▸ **Exercise requirements**
Copy each line holding the string "that".

▸ **Data shown**
____________
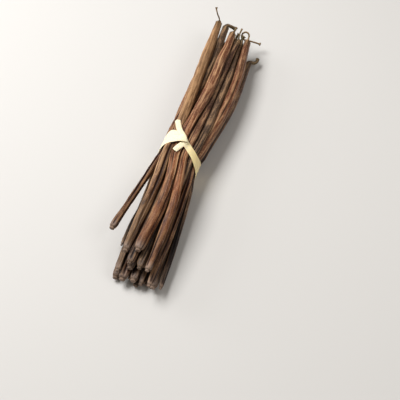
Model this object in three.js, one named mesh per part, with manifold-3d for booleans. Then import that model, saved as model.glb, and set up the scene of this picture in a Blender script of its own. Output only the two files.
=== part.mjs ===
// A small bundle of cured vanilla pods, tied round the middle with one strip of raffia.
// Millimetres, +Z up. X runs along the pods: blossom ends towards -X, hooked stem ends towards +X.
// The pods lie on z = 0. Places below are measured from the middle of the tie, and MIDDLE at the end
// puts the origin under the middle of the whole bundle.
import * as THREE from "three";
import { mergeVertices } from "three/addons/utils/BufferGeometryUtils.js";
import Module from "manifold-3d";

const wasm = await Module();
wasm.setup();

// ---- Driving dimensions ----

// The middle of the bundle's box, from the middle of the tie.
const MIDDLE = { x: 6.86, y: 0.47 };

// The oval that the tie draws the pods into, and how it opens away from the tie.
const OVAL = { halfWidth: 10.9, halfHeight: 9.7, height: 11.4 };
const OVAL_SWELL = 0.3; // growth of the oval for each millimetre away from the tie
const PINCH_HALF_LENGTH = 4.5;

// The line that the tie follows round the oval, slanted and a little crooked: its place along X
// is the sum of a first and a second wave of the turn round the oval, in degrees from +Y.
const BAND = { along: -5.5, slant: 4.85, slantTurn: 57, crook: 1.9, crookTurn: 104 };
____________
▸ **Correct result**
Model this object in three.js, one named mesh per part, with manifold-3d for booleans. Then import that model, saved as model.glb, and set up the scene of this picture in a Blender script of its own. Output only the two files.
// The oval that the tie draws the pods into, and how it opens away from the tie.
// The line that the tie follows round the oval, slanted and a little crooked: its place along X